◆ **EXERCISE DESCRIPTION**:
Exactly reproduce each record listed below.
- - -
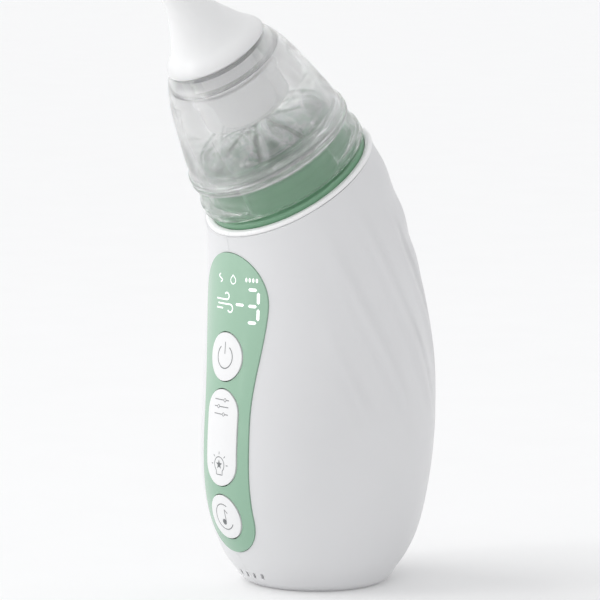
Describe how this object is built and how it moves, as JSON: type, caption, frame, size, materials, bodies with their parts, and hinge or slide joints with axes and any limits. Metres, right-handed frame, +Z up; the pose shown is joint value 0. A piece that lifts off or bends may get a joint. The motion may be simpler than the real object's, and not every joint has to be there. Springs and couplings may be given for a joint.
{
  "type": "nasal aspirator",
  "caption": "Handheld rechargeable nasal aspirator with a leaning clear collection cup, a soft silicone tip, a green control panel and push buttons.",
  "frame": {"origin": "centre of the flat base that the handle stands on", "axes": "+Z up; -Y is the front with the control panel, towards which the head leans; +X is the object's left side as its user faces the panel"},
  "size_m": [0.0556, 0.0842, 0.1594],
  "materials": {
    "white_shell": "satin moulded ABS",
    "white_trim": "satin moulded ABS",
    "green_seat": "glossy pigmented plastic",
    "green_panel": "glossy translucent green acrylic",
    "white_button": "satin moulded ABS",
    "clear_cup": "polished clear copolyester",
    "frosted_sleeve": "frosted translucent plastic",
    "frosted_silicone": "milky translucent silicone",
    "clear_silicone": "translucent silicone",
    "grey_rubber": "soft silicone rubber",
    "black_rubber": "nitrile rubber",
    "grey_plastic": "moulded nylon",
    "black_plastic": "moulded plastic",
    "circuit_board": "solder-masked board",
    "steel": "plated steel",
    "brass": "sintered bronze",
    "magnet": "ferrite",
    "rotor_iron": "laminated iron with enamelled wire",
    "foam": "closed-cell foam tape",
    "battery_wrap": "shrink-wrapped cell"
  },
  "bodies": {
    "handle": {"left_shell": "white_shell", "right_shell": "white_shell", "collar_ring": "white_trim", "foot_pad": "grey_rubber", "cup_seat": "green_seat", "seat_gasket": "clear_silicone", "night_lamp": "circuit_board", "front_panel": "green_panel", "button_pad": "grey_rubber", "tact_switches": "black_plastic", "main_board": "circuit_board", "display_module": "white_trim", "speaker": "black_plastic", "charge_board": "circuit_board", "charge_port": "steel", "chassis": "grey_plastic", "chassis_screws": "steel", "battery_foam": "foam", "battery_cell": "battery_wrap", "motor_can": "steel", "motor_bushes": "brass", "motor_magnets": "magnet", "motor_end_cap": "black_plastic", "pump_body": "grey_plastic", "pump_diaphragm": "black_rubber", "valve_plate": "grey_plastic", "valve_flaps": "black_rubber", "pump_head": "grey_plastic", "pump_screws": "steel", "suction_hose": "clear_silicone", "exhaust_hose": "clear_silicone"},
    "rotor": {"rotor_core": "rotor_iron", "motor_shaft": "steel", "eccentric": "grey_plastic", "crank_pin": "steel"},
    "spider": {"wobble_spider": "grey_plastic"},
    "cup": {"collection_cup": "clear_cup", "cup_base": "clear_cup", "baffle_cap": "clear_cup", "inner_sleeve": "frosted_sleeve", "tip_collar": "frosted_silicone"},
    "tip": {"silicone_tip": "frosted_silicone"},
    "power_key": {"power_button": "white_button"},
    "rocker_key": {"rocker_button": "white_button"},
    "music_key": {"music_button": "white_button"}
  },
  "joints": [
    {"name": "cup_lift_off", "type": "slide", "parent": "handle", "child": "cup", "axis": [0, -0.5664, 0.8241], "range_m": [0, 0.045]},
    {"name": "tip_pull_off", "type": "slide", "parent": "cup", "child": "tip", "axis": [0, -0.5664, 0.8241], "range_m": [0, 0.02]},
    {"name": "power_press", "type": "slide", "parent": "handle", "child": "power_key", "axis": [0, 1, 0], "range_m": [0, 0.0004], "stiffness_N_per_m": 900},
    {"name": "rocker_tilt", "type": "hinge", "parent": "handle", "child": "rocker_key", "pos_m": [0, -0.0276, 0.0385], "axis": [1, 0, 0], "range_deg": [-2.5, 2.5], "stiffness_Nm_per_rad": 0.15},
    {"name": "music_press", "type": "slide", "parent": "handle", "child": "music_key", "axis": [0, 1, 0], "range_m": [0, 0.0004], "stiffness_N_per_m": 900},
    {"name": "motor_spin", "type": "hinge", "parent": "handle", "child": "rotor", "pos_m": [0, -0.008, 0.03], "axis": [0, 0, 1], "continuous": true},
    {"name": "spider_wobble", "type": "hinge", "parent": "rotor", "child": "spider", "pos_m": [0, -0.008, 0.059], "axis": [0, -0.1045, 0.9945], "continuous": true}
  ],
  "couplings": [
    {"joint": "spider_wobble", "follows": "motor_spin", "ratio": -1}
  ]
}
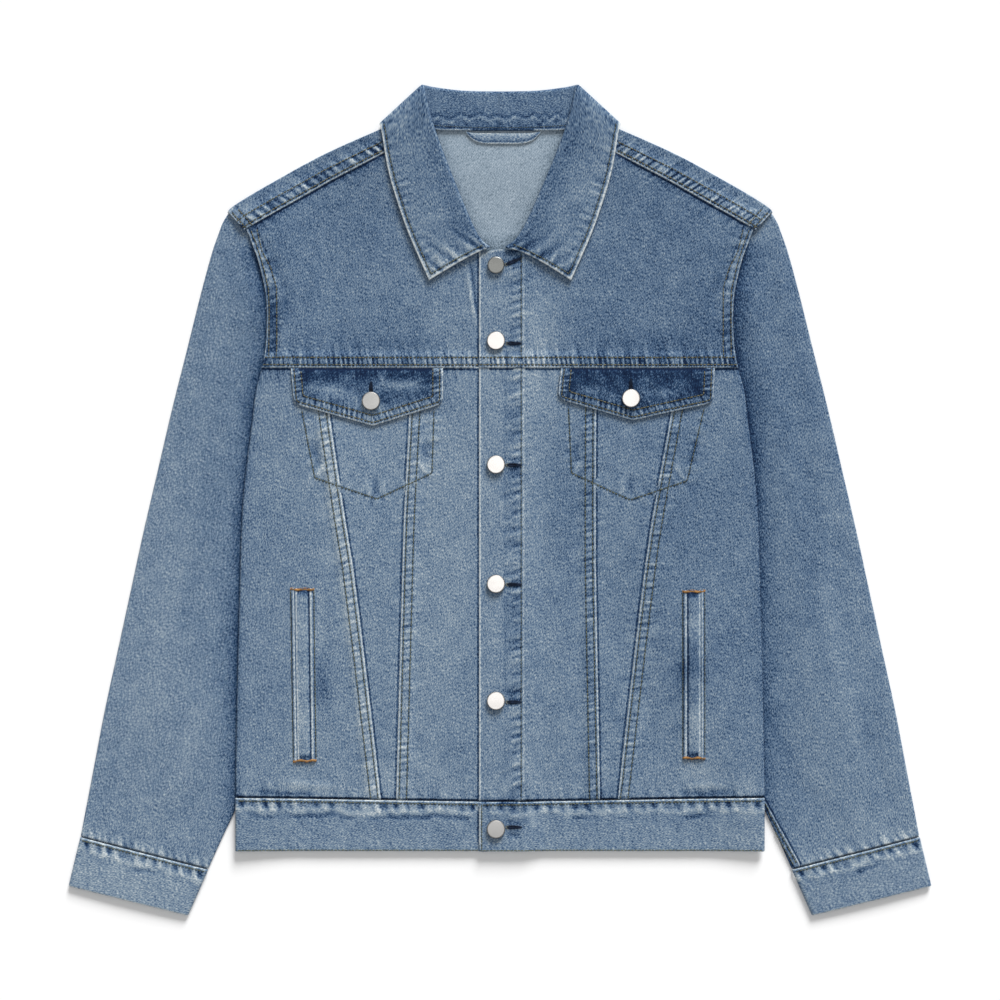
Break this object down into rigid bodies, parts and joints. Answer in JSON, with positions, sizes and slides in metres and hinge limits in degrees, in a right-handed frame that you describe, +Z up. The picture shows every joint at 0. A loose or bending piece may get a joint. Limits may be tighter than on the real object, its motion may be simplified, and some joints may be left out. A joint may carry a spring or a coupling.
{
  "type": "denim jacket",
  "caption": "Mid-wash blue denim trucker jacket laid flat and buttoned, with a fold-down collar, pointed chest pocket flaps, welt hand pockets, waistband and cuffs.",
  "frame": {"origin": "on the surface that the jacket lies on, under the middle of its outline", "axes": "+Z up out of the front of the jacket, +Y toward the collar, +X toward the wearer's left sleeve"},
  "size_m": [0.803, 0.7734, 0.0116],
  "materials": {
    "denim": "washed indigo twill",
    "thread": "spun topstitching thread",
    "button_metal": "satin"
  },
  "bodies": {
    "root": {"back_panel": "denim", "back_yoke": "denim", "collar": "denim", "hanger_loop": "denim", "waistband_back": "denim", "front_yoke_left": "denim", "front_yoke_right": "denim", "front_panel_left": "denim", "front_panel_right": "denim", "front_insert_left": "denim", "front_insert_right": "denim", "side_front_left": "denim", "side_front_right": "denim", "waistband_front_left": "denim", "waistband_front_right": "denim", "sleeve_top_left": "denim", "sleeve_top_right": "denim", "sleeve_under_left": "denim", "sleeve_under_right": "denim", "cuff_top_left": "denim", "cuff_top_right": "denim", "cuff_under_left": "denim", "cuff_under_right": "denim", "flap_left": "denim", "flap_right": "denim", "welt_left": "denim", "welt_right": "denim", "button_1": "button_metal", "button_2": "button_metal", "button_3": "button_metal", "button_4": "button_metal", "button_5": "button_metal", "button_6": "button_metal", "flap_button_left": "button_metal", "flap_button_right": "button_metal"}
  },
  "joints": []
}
- - -
◆ **ANSWER BELOW**:
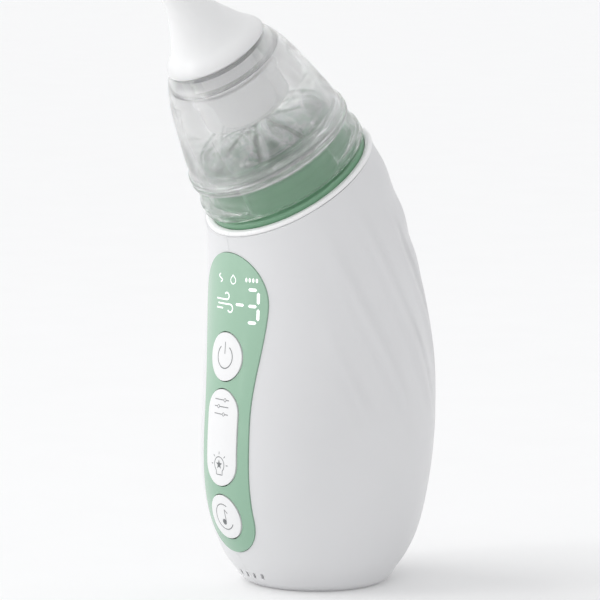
Describe how this object is built and how it moves, as JSON: type, caption, frame, size, materials, bodies with their parts, and hinge or slide joints with axes and any limits. Metres, right-handed frame, +Z up; the pose shown is joint value 0. A piece that lifts off or bends may get a joint. The motion may be simpler than the real object's, and not every joint has to be there. Springs and couplings may be given for a joint.
{
  "type": "nasal aspirator",
  "caption": "Handheld rechargeable nasal aspirator with a leaning clear collection cup, a soft silicone tip, a green control panel and push buttons.",
  "frame": {"origin": "centre of the flat base that the handle stands on", "axes": "+Z up; -Y is the front with the control panel, towards which the head leans; +X is the object's left side as its user faces the panel"},
  "size_m": [0.0556, 0.0842, 0.1594],
  "materials": {
    "white_shell": "satin moulded ABS",
    "white_trim": "satin moulded ABS",
    "green_seat": "glossy pigmented plastic",
    "green_panel": "glossy translucent green acrylic",
    "white_button": "satin moulded ABS",
    "clear_cup": "polished clear copolyester",
    "frosted_sleeve": "frosted translucent plastic",
    "frosted_silicone": "milky translucent silicone",
    "clear_silicone": "translucent silicone",
    "grey_rubber": "soft silicone rubber",
    "black_rubber": "nitrile rubber",
    "grey_plastic": "moulded nylon",
    "black_plastic": "moulded plastic",
    "circuit_board": "solder-masked board",
    "steel": "plated steel",
    "brass": "sintered bronze",
    "magnet": "ferrite",
    "rotor_iron": "laminated iron with enamelled wire",
    "foam": "closed-cell foam tape",
    "battery_wrap": "shrink-wrapped cell"
  },
  "bodies": {
    "handle": {"left_shell": "white_shell", "right_shell": "white_shell", "collar_ring": "white_trim", "foot_pad": "grey_rubber", "cup_seat": "green_seat", "seat_gasket": "clear_silicone", "night_lamp": "circuit_board", "front_panel": "green_panel", "button_pad": "grey_rubber", "tact_switches": "black_plastic", "main_board": "circuit_board", "display_module": "white_trim", "speaker": "black_plastic", "charge_board": "circuit_board", "charge_port": "steel", "chassis": "grey_plastic", "chassis_screws": "steel", "battery_foam": "foam", "battery_cell": "battery_wrap", "motor_can": "steel", "motor_bushes": "brass", "motor_magnets": "magnet", "motor_end_cap": "black_plastic", "pump_body": "grey_plastic", "pump_diaphragm": "black_rubber", "valve_plate": "grey_plastic", "valve_flaps": "black_rubber", "pump_head": "grey_plastic", "pump_screws": "steel", "suction_hose": "clear_silicone", "exhaust_hose": "clear_silicone"},
    "rotor": {"rotor_core": "rotor_iron", "motor_shaft": "steel", "eccentric": "grey_plastic", "crank_pin": "steel"},
    "spider": {"wobble_spider": "grey_plastic"},
    "cup": {"collection_cup": "clear_cup", "cup_base": "clear_cup", "baffle_cap": "clear_cup", "inner_sleeve": "frosted_sleeve", "tip_collar": "frosted_silicone"},
    "tip": {"silicone_tip": "frosted_silicone"},
    "power_key": {"power_button": "white_button"},
    "rocker_key": {"rocker_button": "white_button"},
    "music_key": {"music_button": "white_button"}
  },
  "joints": [
    {"name": "cup_lift_off", "type": "slide", "parent": "handle", "child": "cup", "axis": [0, -0.5664, 0.8241], "range_m": [0, 0.045]},
    {"name": "tip_pull_off", "type": "slide", "parent": "cup", "child": "tip", "axis": [0, -0.5664, 0.8241], "range_m": [0, 0.02]},
    {"name": "power_press", "type": "slide", "parent": "handle", "child": "power_key", "axis": [0, 1, 0], "range_m": [0, 0.0004], "stiffness_N_per_m": 900},
    {"name": "rocker_tilt", "type": "hinge", "parent": "handle", "child": "rocker_key", "pos_m": [0, -0.0276, 0.0385], "axis": [1, 0, 0], "range_deg": [-2.5, 2.5], "stiffness_Nm_per_rad": 0.15},
    {"name": "music_press", "type": "slide", "parent": "handle", "child": "music_key", "axis": [0, 1, 0], "range_m": [0, 0.0004], "stiffness_N_per_m": 900},
    {"name": "motor_spin", "type": "hinge", "parent": "handle", "child": "rotor", "pos_m": [0, -0.008, 0.03], "axis": [0, 0, 1], "continuous": true},
    {"name": "spider_wobble", "type": "hinge", "parent": "rotor", "child": "spider", "pos_m": [0, -0.008, 0.059], "axis": [0, -0.1045, 0.9945], "continuous": true}
  ],
  "couplings": [
    {"joint": "spider_wobble", "follows": "motor_spin", "ratio": -1}
  ]
}
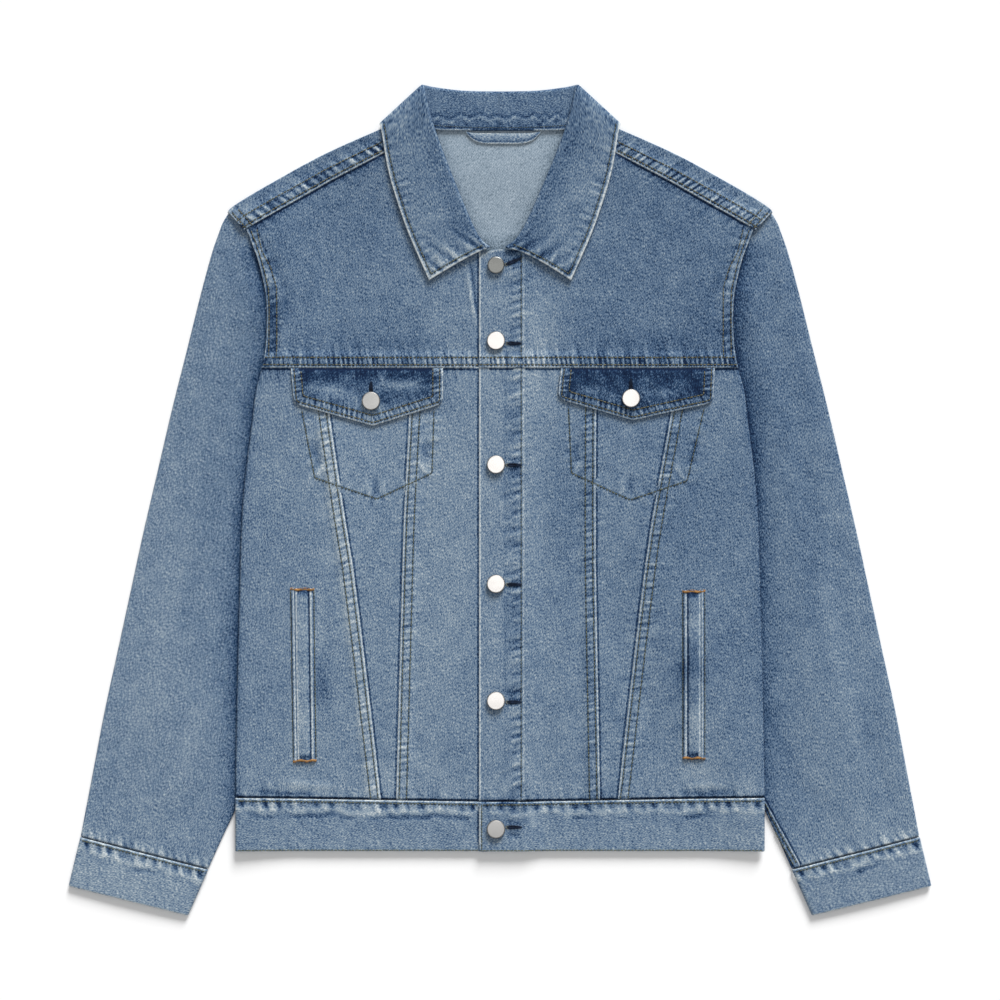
Break this object down into rigid bodies, parts and joints. Answer in JSON, with positions, sizes and slides in metres and hinge limits in degrees, in a right-handed frame that you describe, +Z up. The picture shows every joint at 0. A loose or bending piece may get a joint. Limits may be tighter than on the real object, its motion may be simplified, and some joints may be left out. A joint may carry a spring or a coupling.
{
  "type": "denim jacket",
  "caption": "Mid-wash blue denim trucker jacket laid flat and buttoned, with a fold-down collar, pointed chest pocket flaps, welt hand pockets, waistband and cuffs.",
  "frame": {"origin": "on the surface that the jacket lies on, under the middle of its outline", "axes": "+Z up out of the front of the jacket, +Y toward the collar, +X toward the wearer's left sleeve"},
  "size_m": [0.803, 0.7734, 0.0116],
  "materials": {
    "denim": "washed indigo twill",
    "thread": "spun topstitching thread",
    "button_metal": "satin"
  },
  "bodies": {
    "root": {"back_panel": "denim", "back_yoke": "denim", "collar": "denim", "hanger_loop": "denim", "waistband_back": "denim", "front_yoke_left": "denim", "front_yoke_right": "denim", "front_panel_left": "denim", "front_panel_right": "denim", "front_insert_left": "denim", "front_insert_right": "denim", "side_front_left": "denim", "side_front_right": "denim", "waistband_front_left": "denim", "waistband_front_right": "denim", "sleeve_top_left": "denim", "sleeve_top_right": "denim", "sleeve_under_left": "denim", "sleeve_under_right": "denim", "cuff_top_left": "denim", "cuff_top_right": "denim", "cuff_under_left": "denim", "cuff_under_right": "denim", "flap_left": "denim", "flap_right": "denim", "welt_left": "denim", "welt_right": "denim", "button_1": "button_metal", "button_2": "button_metal", "button_3": "button_metal", "button_4": "button_metal", "button_5": "button_metal", "button_6": "button_metal", "flap_button_left": "button_metal", "flap_button_right": "button_metal"}
  },
  "joints": []
}